**SET EXERCISE**
Set down all of the data exactly as it appears.

=======

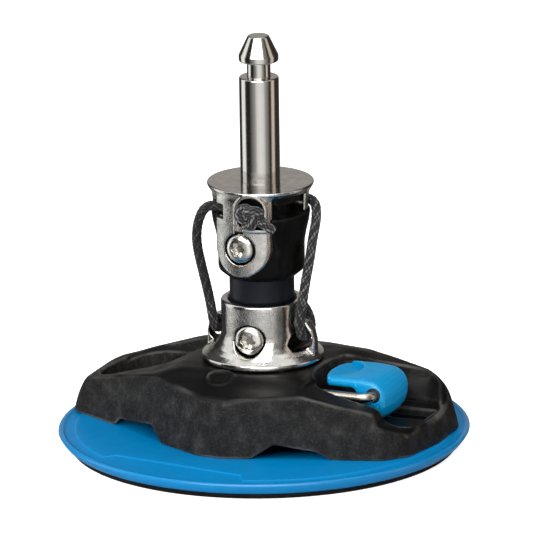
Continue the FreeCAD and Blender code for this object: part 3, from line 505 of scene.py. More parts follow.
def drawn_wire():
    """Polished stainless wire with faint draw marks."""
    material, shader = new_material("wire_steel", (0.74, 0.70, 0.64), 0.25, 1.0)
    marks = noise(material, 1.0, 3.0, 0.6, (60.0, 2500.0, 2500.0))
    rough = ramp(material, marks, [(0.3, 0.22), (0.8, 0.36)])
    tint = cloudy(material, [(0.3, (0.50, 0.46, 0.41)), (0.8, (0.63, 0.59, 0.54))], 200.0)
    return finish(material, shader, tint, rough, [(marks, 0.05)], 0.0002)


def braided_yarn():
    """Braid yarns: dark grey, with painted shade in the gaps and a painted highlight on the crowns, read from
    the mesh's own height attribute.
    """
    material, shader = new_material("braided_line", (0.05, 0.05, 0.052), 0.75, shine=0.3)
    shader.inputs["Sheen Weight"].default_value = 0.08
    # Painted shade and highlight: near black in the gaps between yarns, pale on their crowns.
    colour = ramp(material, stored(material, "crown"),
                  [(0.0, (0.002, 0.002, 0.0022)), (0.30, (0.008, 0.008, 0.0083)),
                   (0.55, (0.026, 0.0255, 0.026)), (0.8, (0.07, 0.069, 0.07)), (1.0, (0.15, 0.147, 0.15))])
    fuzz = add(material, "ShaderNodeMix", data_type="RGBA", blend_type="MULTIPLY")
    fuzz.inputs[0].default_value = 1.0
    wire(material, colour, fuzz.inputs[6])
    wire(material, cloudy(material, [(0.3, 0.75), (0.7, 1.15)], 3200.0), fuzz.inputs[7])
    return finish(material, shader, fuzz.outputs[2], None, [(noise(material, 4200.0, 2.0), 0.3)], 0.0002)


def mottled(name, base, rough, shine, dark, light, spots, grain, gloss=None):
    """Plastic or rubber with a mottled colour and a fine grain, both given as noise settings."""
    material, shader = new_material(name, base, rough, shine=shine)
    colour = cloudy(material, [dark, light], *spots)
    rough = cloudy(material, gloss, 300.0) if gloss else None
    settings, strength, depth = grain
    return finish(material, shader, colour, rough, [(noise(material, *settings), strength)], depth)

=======

**CORRECT ANSWER**
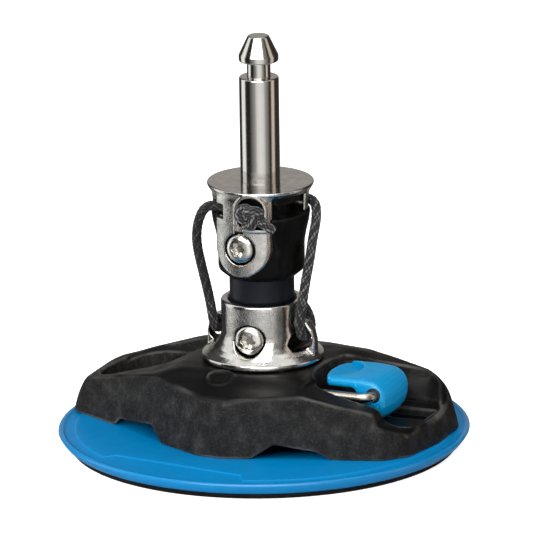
Continue the FreeCAD and Blender code for this object: part 3, from line 505 of scene.py. More parts follow.
def drawn_wire():
    """Polished stainless wire with faint draw marks."""
    material, shader = new_material("wire_steel", (0.74, 0.70, 0.64), 0.25, 1.0)
    marks = noise(material, 1.0, 3.0, 0.6, (60.0, 2500.0, 2500.0))
    rough = ramp(material, marks, [(0.3, 0.22), (0.8, 0.36)])
    tint = cloudy(material, [(0.3, (0.50, 0.46, 0.41)), (0.8, (0.63, 0.59, 0.54))], 200.0)
    return finish(material, shader, tint, rough, [(marks, 0.05)], 0.0002)


def braided_yarn():
    """Braid yarns: dark grey, with painted shade in the gaps and a painted highlight on the crowns, read from
    the mesh's own height attribute.
    """
    material, shader = new_material("braided_line", (0.05, 0.05, 0.052), 0.75, shine=0.3)
    shader.inputs["Sheen Weight"].default_value = 0.08
    # Painted shade and highlight: near black in the gaps between yarns, pale on their crowns.
    colour = ramp(material, stored(material, "crown"),
                  [(0.0, (0.002, 0.002, 0.0022)), (0.30, (0.008, 0.008, 0.0083)),
                   (0.55, (0.026, 0.0255, 0.026)), (0.8, (0.07, 0.069, 0.07)), (1.0, (0.15, 0.147, 0.15))])
    fuzz = add(material, "ShaderNodeMix", data_type="RGBA", blend_type="MULTIPLY")
    fuzz.inputs[0].default_value = 1.0
    wire(material, colour, fuzz.inputs[6])
    wire(material, cloudy(material, [(0.3, 0.75), (0.7, 1.15)], 3200.0), fuzz.inputs[7])
    return finish(material, shader, fuzz.outputs[2], None, [(noise(material, 4200.0, 2.0), 0.3)], 0.0002)


def mottled(name, base, rough, shine, dark, light, spots, grain, gloss=None):
    """Plastic or rubber with a mottled colour and a fine grain, both given as noise settings."""
    material, shader = new_material(name, base, rough, shine=shine)
    colour = cloudy(material, [dark, light], *spots)
    rough = cloudy(material, gloss, 300.0) if gloss else None
    settings, strength, depth = grain
    return finish(material, shader, colour, rough, [(noise(material, *settings), strength)], depth)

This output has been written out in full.